Once it was revealed that an associate at Mercury Public Affairs, a firm that reps Walmart, had posed as a USC student to attend a closed press conference hosted by Warehouse Workers United, she was swiftly sacked.
Commenters on our story expressed skepticism over the firm’s claim that Harnett didn’t first consult with her managers before taking action. Today, Gawker wonders whether “Harnett was being scapegoated.” And Gawker links to others on Twitter (we found a few more as well) who have expressed a fair amount of doubt that a junior staffer would take such a great risk on her own.

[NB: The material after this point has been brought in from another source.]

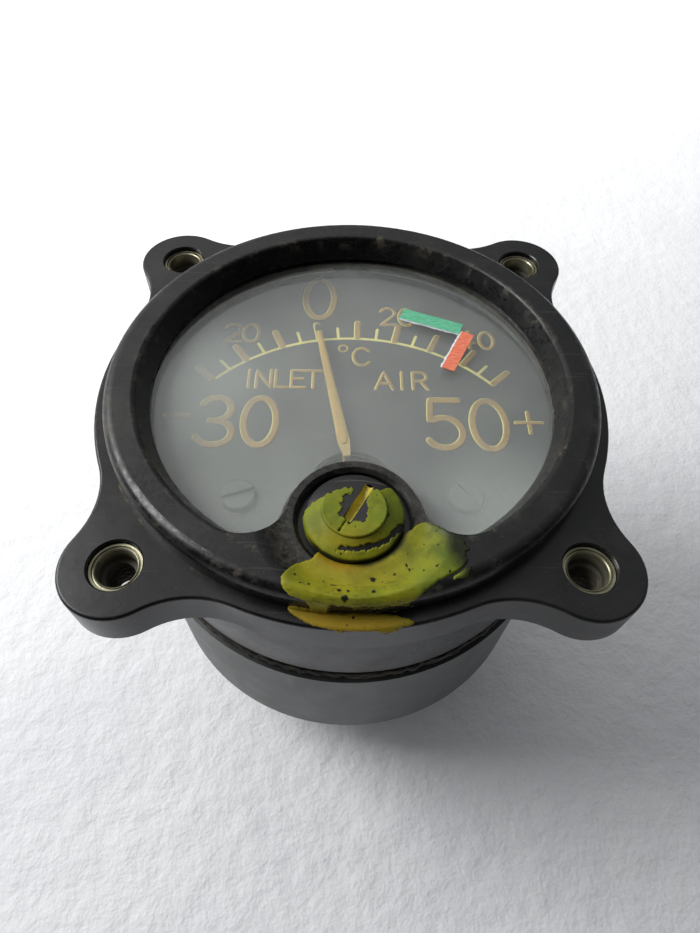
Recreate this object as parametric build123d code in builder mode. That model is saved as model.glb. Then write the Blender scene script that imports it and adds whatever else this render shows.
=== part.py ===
from build123d import *
import os
from math import acos, cos, degrees, pi, radians, sin, sqrt

# Sizes are in millimetres and angles in degrees.
# The origin is the middle of the four mounting holes, on the front face of the ears.
# +Z points out of the dial and +Y to the top of the dial. Levels are heights along Z.

# Fits
PRESS_GAP = 0.02
THREAD_GAP = 0.03
RUNNING_GAP = 0.06
END_PLAY = 0.08

# Flange with its four ears
HOLE_CIRCLE = 66.675
EAR_RADIUS = 5.7
EAR_BLEND = 10.0
FLANGE_DIAMETER = 60.325
FLANGE_THICKNESS = 4.8
FLANGE_EDGE = 0.35

# Threaded inserts in the ears
INSERT_DIAMETER = 5.5
INSERT_RIM = 0.12
INSERT_SINK = 0.6
INSERT_TAIL = 2.0
INSERT_LEAD_DIAMETER = 4.0
INSERT_LEAD_DEPTH = 2.0
INSERT_THREAD_DIAMETER = 2.9

# Bezel and skirt
BEZEL_DIAMETER = 57.15
BEZEL_HEIGHT = 3.1
BEZEL_ROUNDING = 1.3
APERTURE_DIAMETER = 47.5
APERTURE_SLOPE = 25.0
APERTURE_ROUNDING = 0.6
LIP_THICKNESS = 0.3
SKIRT_DIAMETER = 56.6
SKIRT_LENGTH = 19.5
SKIRT_ROUNDING = 1.0
CASE_WALL = 2.3

# Glass with its gasket and snap ring
GLASS_LEVEL = 0.25
GLASS_DIAMETER = 50.8
GLASS_THICKNESS = 1.6
GLASS_GAP = 0.1
GLASS_GASKET_THICKNESS = 0.8
GLASS_GASKET_WIDTH = 1.4
SNAP_RING_THICKNESS = 0.8
SNAP_RING_BITE = 0.6
SNAP_RING_WIDTH = 1.9
SNAP_RING_OPENING = 12.0
SHOULDER_THICKNESS = 0.9

# Range marks on the glass: middle, length, width and turn
MARK_THICKNESS = 0.12
GREEN_MARK_PLACE = (10.2, 11.3)
GREEN_MARK_LENGTH = 8.0
GREEN_MARK_WIDTH = 1.9
GREEN_MARK_TURN = -21.0
RED_MARK_PLACE = (13.2, 6.0)
RED_MARK_LENGTH = 7.0
RED_MARK_WIDTH = 1.6
RED_MARK_TURN = 63.5

# Boss and recess of the zero screw
BOSS_OFFSET = 19.0
BOSS_DIAMETER = 15.0
BOSS_BLEND = 3.8
BOSS_LEVEL = 1.8
BOSS_RISE_WIDTH = 2.2
BOSS_RISE_ROUNDING = 2.6
BOSS_RISE_END = 0.02
RECESS_DIAMETER = 11.5
RECESS_LEVEL = 0.75
RECESS_BEVEL = 0.4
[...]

To recap,Walmart is trying to open a new store in Los Angeles’ Chinatown. Mercury is helping with that effort. A WWU rep told Gawker that Harnett went to the closed press conference, signed in to the media list under a false name, and conducted an interview with a warehouse worker. She then came back on a separate day and handed out business cards, saying she worked with the retailer.
“The action taken by Ms. Harnett was in no way approved, authorized, or directed by Walmart or Mercury. Stephanie is a junior member of our team who made an immature decision,” the statement reads, in part.
We contacted Warren over at Mercury today to further address the suspicions. In an email, she told us, “Our statement is 100% accurate. It was unacceptable and an action we would never, under any circumstances, authorize.”
We’ll close by simply saying that everyone — from the head of the PR agency, to the client, to the interns — has a responsibility to act with honesty and integrity.